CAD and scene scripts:
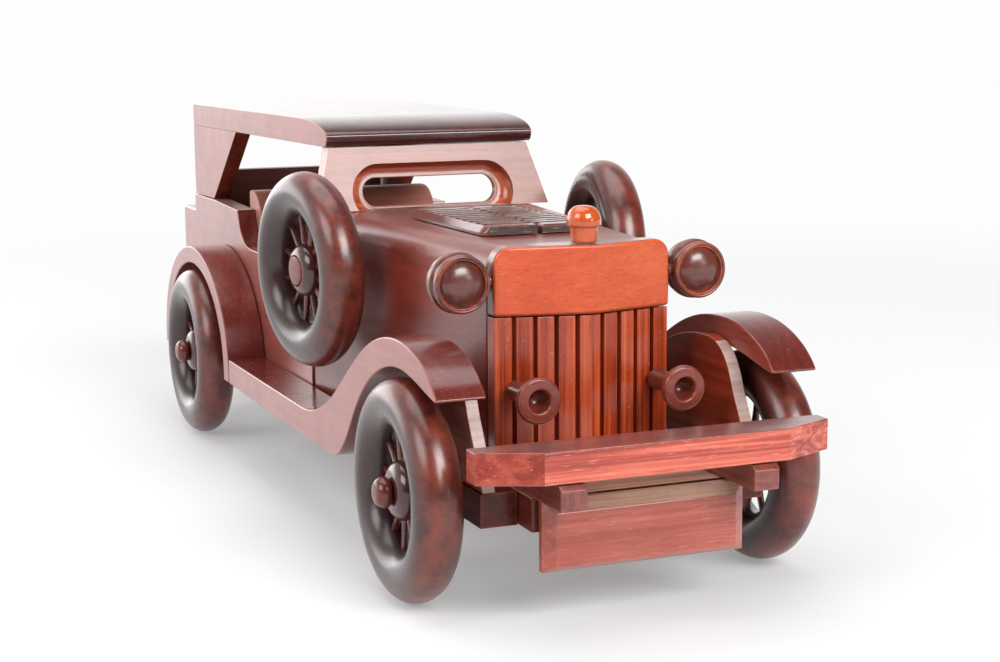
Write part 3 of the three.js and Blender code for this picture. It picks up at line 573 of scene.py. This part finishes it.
def add_lamps():
    lamp_x, lamp_y, lamp_z = LAMP_PLACE
    for side, suffix in SIDES:
        profile = catmull([(0, -1.3), (2.2, -1.1), (4.2, -0.5), (5.6, 0.4)], 5)
        profile += [(5.95, 0.85), (6.2, 1.0)]
        profile += catmull([
            (6.35, 0.45), (6.55, 0.1), (6.8, 0.1), (7.0, -0.2), (7.35, -0.35), (7.75, 0.0), (7.9, 0.6),
            (7.9, 1.3), (7.6, 1.85), (7.35, 2.3)], 4)
        profile += catmull([
            (7.35, 2.7), (7.75, 3.1), (8.2, 3.45), (8.3, 4.1), (8.3, 4.9), (8.05, 5.6), (7.9, 6.0),
            (7.75, 7.2), (6.9, 8.9), (5.4, 10.3), (3.2, 11.3), (0, 11.6)], 4)
        lamp = turned_mesh("headlamp", profile, 64, closed=False)
        reach = lamp_x - HALF_GRILLE
        stem = turned_mesh("stem", [
            (0, 3), (1.9, 3), (1.8, reach - 2), (1.9, reach - 0.6), (1.9, reach - 0.3), (0, reach - 0.3),
        ], 24, closed=False)
        aside = Matrix.Rotation(side * math.pi / 2, 4, "Z")
        stem.transform(Matrix.Translation((LAMP_STEM_BACK * MM, 0, 0)) @ aside)
        seat_piece(f"lamp_{suffix}", join_meshes(lamp, [stem]), LAMP, "car",
                   f"headlamp_{suffix}", place(lamp_x * side, lamp_y, lamp_z), FACING_FRONT)


def add_horns():
    x, y, z = HORN_PLACE
    for side, suffix in SIDES:
        profile = catmull([(0, 5.2), (1.5, 4.7), (2.5, 3.2), (2.95, 1.2)], 4)
        profile += catmull([
            (3.1, 0.35), (3.45, 0.02), (4.2, 0.0), (5.3, 0.02), (5.9, 0.25), (6.2, 0.9), (6.2, 1.8),
            (5.8, 2.7), (4.7, 3.5), (3.4, 4.4), (2.75, 6.0), (2.7, 9.0)], 4)
        profile += [(2.8, 14.2), (2.85, 16.6), (0, 16.6)]
        seat_piece(f"horn_piece_{suffix}", turned_mesh("horn", profile, 56, closed=False), RED_TURNED,
                   "car", f"horn_{suffix}", place(x * side, y, z), FACING_FRONT)


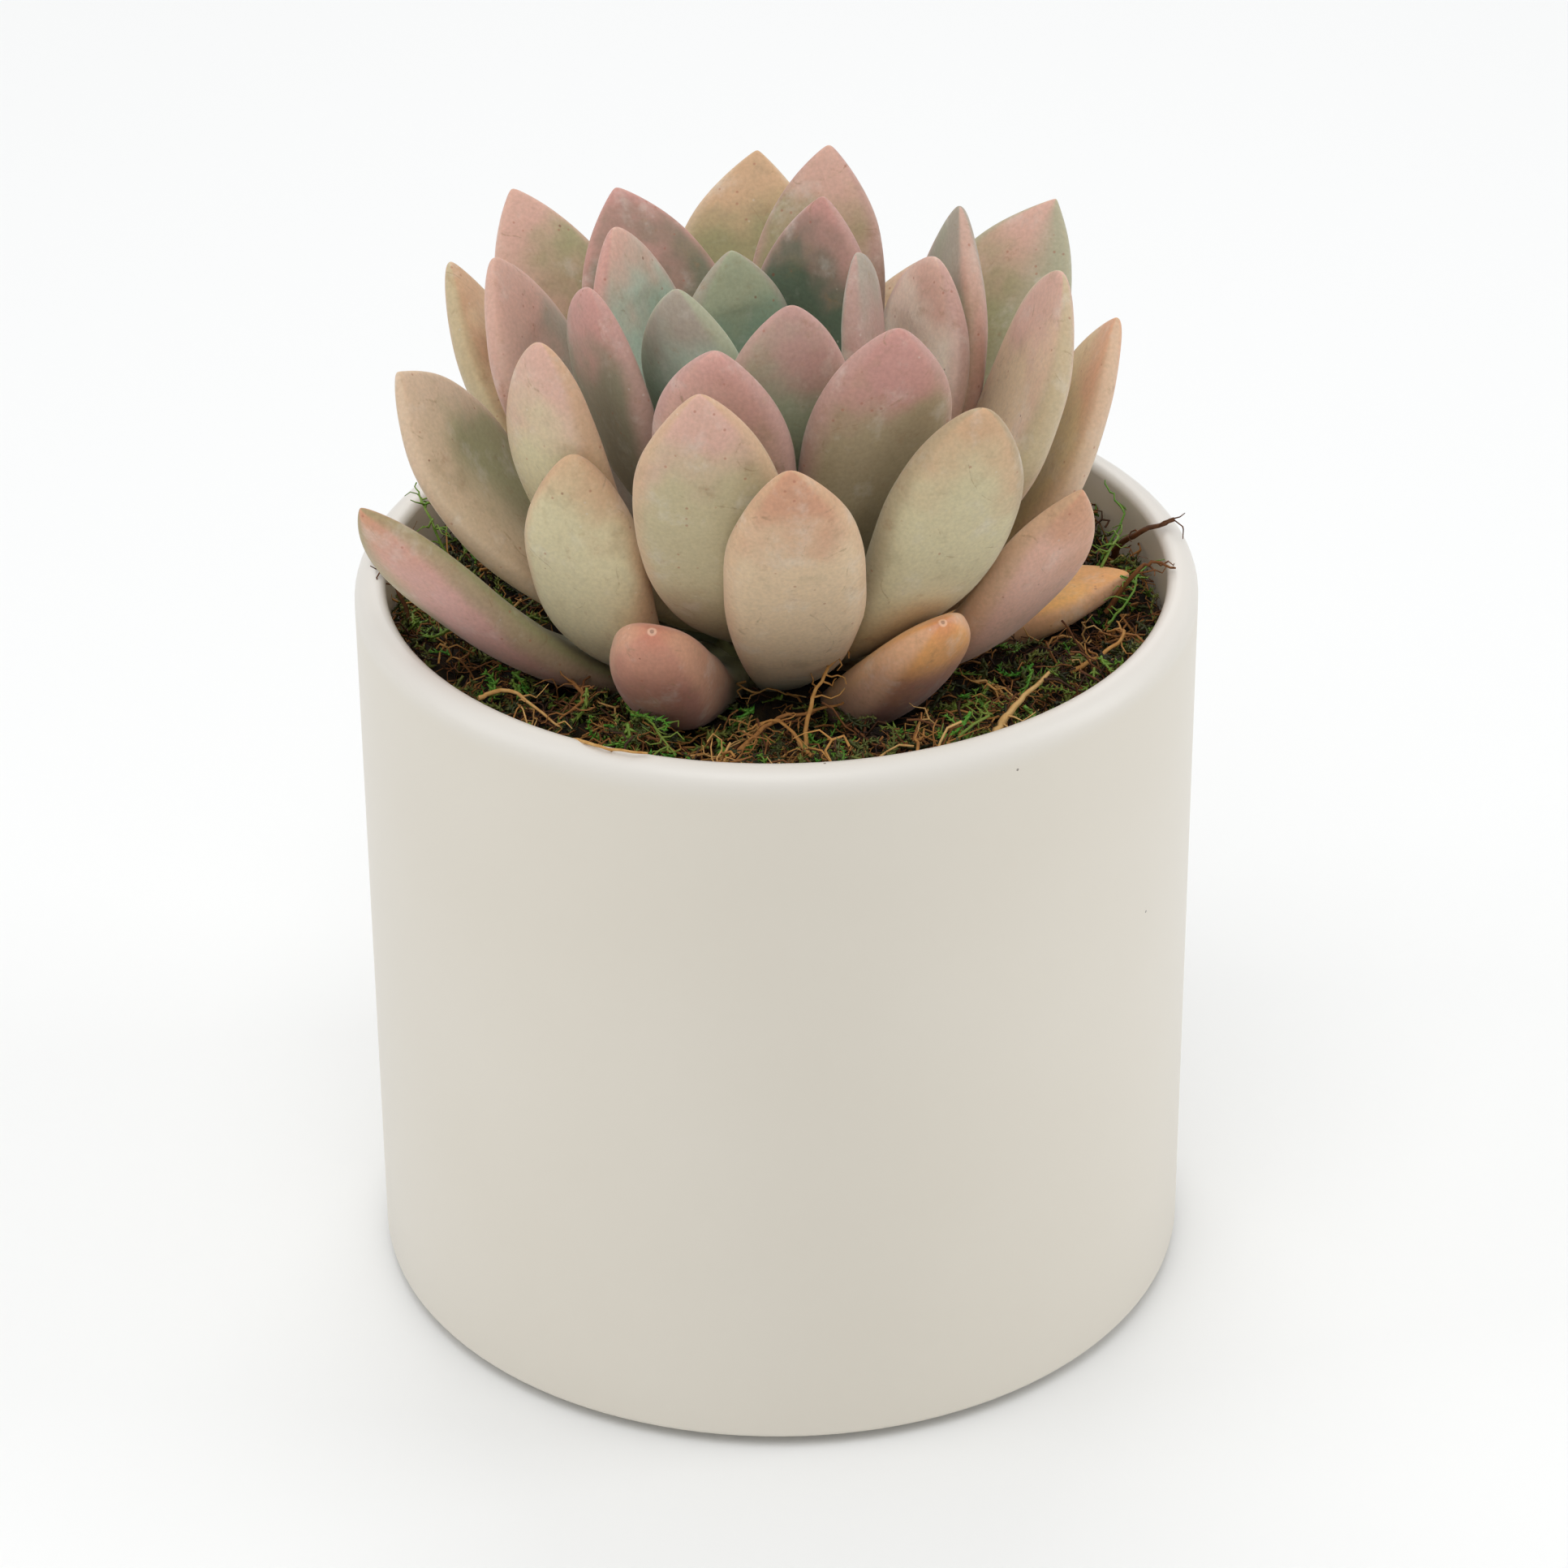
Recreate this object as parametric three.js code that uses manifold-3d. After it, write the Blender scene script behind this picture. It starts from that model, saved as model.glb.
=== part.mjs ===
// A thick-leaved rosette succulent in a glazed cylinder pot.
// Millimetres, +Z up. The origin is on the table under the middle of the pot, and -Y is the front.

import * as THREE from "three";
import { mergeVertices } from "three/addons/utils/BufferGeometryUtils.js";
import Module from "manifold-3d";

const wasm = await Module();
wasm.setup();

// ---------------------------------------------------------------- driving dimensions

// Neighbouring pieces that are cut to each other keep this gap.
const CLEARANCE = 0.3;

// Pot: a straight glazed cylinder with a rounded rim.
const POT_RADIUS = 60;
const POT_HEIGHT = 110;
const POT_WALL = 4.5;
const POT_FLOOR = 6;
const POT_INSIDE_CORNER = 6;
const RIM_OUTER_ROUND = 3;
const RIM_INNER_ROUND = 1.4;
const BASE_ROUND = 1.2;
const ROUND_STEPS = 3;
const POT_SIDES = 48;

// Feet: three clear domed bumpers, flat against the pot and rounded towards the table.
const FOOT_COUNT = 3;
const FOOT_RADIUS = 4;
const FOOT_HEIGHT = 1.5;
const FOOT_CIRCLE = 51;
const FOOT_HEADING = 298;
const FOOT_SIDES = 12;

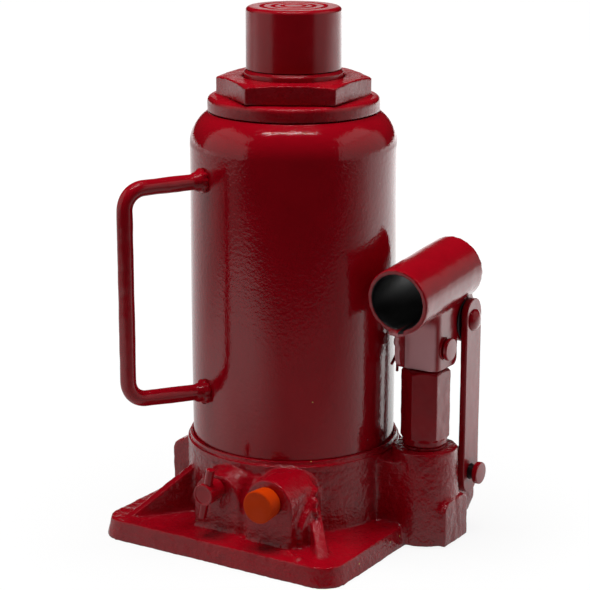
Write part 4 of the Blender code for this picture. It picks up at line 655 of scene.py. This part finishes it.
def base():
    """The casting, with its tapered ring and pump boss, the flare behind the valves and lumps of paint."""
    inner, ring_foot, ring_crest = 57 * MM, 59.4 * MM, 58.25 * MM
    ring = [(inner, 6 * MM), (ring_foot, 6 * MM), (ring_crest, 0.0486), (inner, 0.0486)]
    core, chamfer = 15 * MM, 0.6 * MM
    pump_boss = [(core, 0.8 * MM), (PUMP_BOSS_FOOT_RADIUS, 0.8 * MM)]
    pump_boss += [(PUMP_BOSS_TOP_RADIUS, PUMP_BOSS_TOP - chamfer)]
    pump_boss += [(PUMP_BOSS_TOP_RADIUS - chamfer, PUMP_BOSS_TOP), (core, PUMP_BOSS_TOP)]
    sources = [
        node_mesh("base_casting"),
        lathe("ring", ring, 200),
        lathe("pump_boss", pump_boss, 120, PUMP),
        valve_boss(RELEASE.x, RELEASE_FACE, RELEASE_BOSS_TOP, 0.046),
        valve_boss(OVERLOAD.x, OVERLOAD_FACE, OVERLOAD_BOSS_TOP, 0.048),
        boss_flare(),
    ]
    # Paint that gathered at the foot of a ridge and beside a boss: place and radius, in millimetres
    for x, y, radius in ((44.0, -76.0, 3.2), (47.0, -77.5, 2.4), (40.5, -75.5, 2.2), (52.0, -79.0, 2.6)):
        sources.append(blob(Vector((x, y, 11.2)) * MM, radius * MM, (1, 1, 0.8)))
    for x, y, z, radius in ((47.0, -54.0, 33.0, 2.6), (48.5, -56.0, 29.0, 2.2), (46.0, -52.0, 38.0, 2.0)):
        sources.append(blob(Vector((x, y, z)) * MM, radius * MM))
    rounded = [
        ((0, 0, 0), UP, RECESS_RADIUS, 0.5 * MM, 0.0445, 0.0500),
        ((0, 0, 0), UP, ring_foot, 0.7 * MM, 0.0100, 0.0480, ring_crest),
        (PUMP, UP, PUMP_BOSS_FOOT_RADIUS, 0.8 * MM, 0.0010, 0.0510, PUMP_BOSS_TOP_RADIUS),
    ]
    mesh = recast("base", sources, 0.75 * MM, 4, (), 1, 30, rounded)
    taper_ridges(mesh)
    raise_lumps(mesh, [(0.014, 0.30 * MM), (0.005, 0.22 * MM), (0.0022, 0.14 * MM)], 1)
    add_piece("base", mesh, "cast", "root", "cast_enamel", ["base_casting"])


def ring_lip():
    """The ring's machined rim, which stands round the foot of the tank."""
    outer, inner = RING_RADIUS + 0.1 * MM, RECESS_RADIUS + 0.05 * MM
    profile = [
        (inner, 0.0448),
        (outer + 0.35 * MM, 0.0452),
        (outer + 0.25 * MM, 0.0484),
        (outer - 0.9 * MM, 0.0489),
        (outer - 1.1 * MM, RING_TOP),
        (inner, RING_TOP),
    ]
    closed = eased([*profile, profile[0], profile[1]], 0.25 * MM)[1:-1]
    mesh = lathe("ring_lip", closed, 220)
    add_piece("ring_lip", mesh, "cast", "root", "cast_enamel")


def shape_hexagon(mesh):
    """Draws the nut's hexagon up to its full height and out to the corners it was forged with."""
    taller, deeper, wider, half_depth = 0.21, 1.075, 0.125, 36 * MM
    points = coordinates(mesh)
    rise = points[:, 2] - NUT_SHOULDER
    points[:, 2] += np.maximum(rise - 0.7 * MM, 0) * taller
    rise = points[:, 2] - NUT_SHOULDER
    turn = math.radians(1.2)
    x = points[:, 0] * math.cos(turn) - points[:, 1] * math.sin(turn)
    y = points[:, 0] * math.sin(turn) + points[:, 1] * math.cos(turn)
    c, r = TOWARDS_CAMERA, CAMERA_RIGHT
    depth, side = x * c.x + y * c.y, x * r.x + y * r.y
    side = side * (1 + wider * (depth / half_depth) ** 2)
    depth = depth * deeper
    share = np.clip((np.hypot(points[:, 0], points[:, 1]) - 29 * MM) / (4 * MM), 0, 1)
    share *= np.clip((rise - 0.2 * MM) / (0.5 * MM), 0, 1)
    points[:, 0] += (depth * c.x + side * r.x - points[:, 0]) * share
    points[:, 1] += (depth * c.y + side * r.y - points[:, 1]) * share
    set_coordinates(mesh, points)


def nut():
    """The top nut: a flange with a rounded upper edge and a step under its rim, and the hexagon."""
    inner, step, edge = 40 * MM, 43.6 * MM, 2.6 * MM
    flange = [(inner, NUT_FOOT), (step, NUT_FOOT), (step, FLANGE_EDGE), (FLANGE_RADIUS, FLANGE_EDGE)]
    flange += arc((FLANGE_RADIUS - edge, NUT_SHOULDER - edge), edge, 0, 90, 10)
    flange += [(inner, NUT_SHOULDER)]
    sources = [node_mesh("top_nut"), lathe("flange", flange, 200)]
    upright = (FLANGE_EDGE + 0.8 * MM, NUT_SHOULDER - edge - 0.2 * MM)
    rounded = [((0, 0, 0), UP, FLANGE_RADIUS, 0.6 * MM, *upright)]
    mesh = recast("nut", sources, 0.55 * MM, 1, (), 2, 2, rounded)
    points = coordinates(mesh)
    rim = (np.hypot(points[:, 0], points[:, 1]) > step + 0.2 * MM) & (points[:, 2] < FLANGE_EDGE)
    points[rim, 2] = FLANGE_EDGE
    set_coordinates(mesh, points)
    shape_hexagon(mesh)
    raise_lumps(mesh, [(0.012, 0.12 * MM), (0.003, 0.05 * MM)], 2)
    add_piece("nut", mesh, "nut", "root", "cast_enamel", ["top_nut"])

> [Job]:
Set the lines down exactly, from the first line of the records to the line where "lamp_y, lamp_z), FACING_FRONT)" appears, with both ends kept.

> [Completed exercise]:
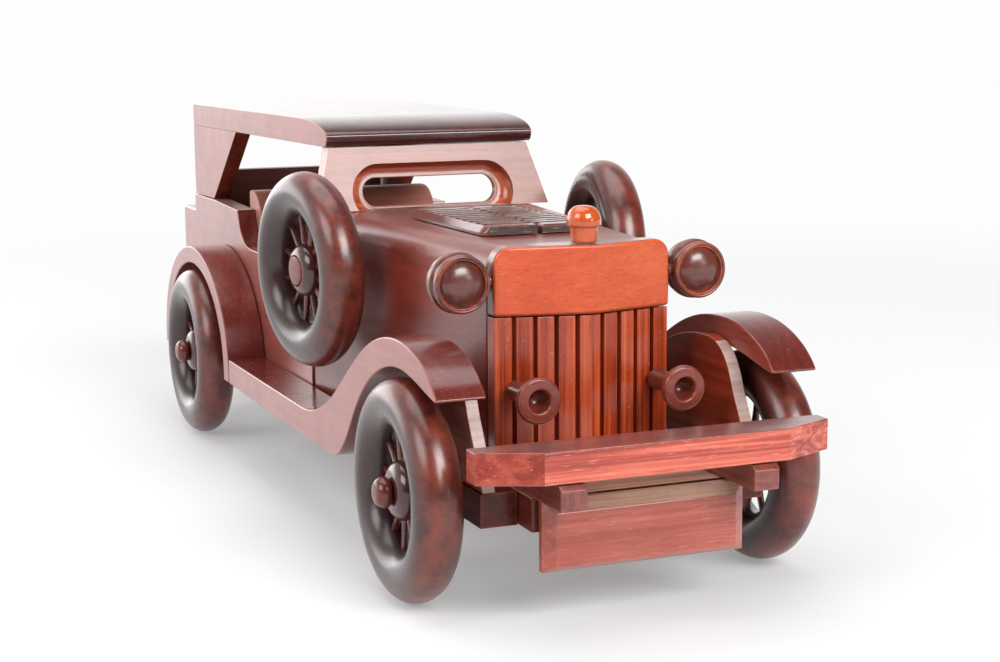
Write part 3 of the three.js and Blender code for this picture. It picks up at line 573 of scene.py. This part finishes it.
def add_lamps():
    lamp_x, lamp_y, lamp_z = LAMP_PLACE
    for side, suffix in SIDES:
        profile = catmull([(0, -1.3), (2.2, -1.1), (4.2, -0.5), (5.6, 0.4)], 5)
        profile += [(5.95, 0.85), (6.2, 1.0)]
        profile += catmull([
            (6.35, 0.45), (6.55, 0.1), (6.8, 0.1), (7.0, -0.2), (7.35, -0.35), (7.75, 0.0), (7.9, 0.6),
            (7.9, 1.3), (7.6, 1.85), (7.35, 2.3)], 4)
        profile += catmull([
            (7.35, 2.7), (7.75, 3.1), (8.2, 3.45), (8.3, 4.1), (8.3, 4.9), (8.05, 5.6), (7.9, 6.0),
            (7.75, 7.2), (6.9, 8.9), (5.4, 10.3), (3.2, 11.3), (0, 11.6)], 4)
        lamp = turned_mesh("headlamp", profile, 64, closed=False)
        reach = lamp_x - HALF_GRILLE
        stem = turned_mesh("stem", [
            (0, 3), (1.9, 3), (1.8, reach - 2), (1.9, reach - 0.6), (1.9, reach - 0.3), (0, reach - 0.3),
        ], 24, closed=False)
        aside = Matrix.Rotation(side * math.pi / 2, 4, "Z")
        stem.transform(Matrix.Translation((LAMP_STEM_BACK * MM, 0, 0)) @ aside)
        seat_piece(f"lamp_{suffix}", join_meshes(lamp, [stem]), LAMP, "car",
                   f"headlamp_{suffix}", place(lamp_x * side, lamp_y, lamp_z), FACING_FRONT)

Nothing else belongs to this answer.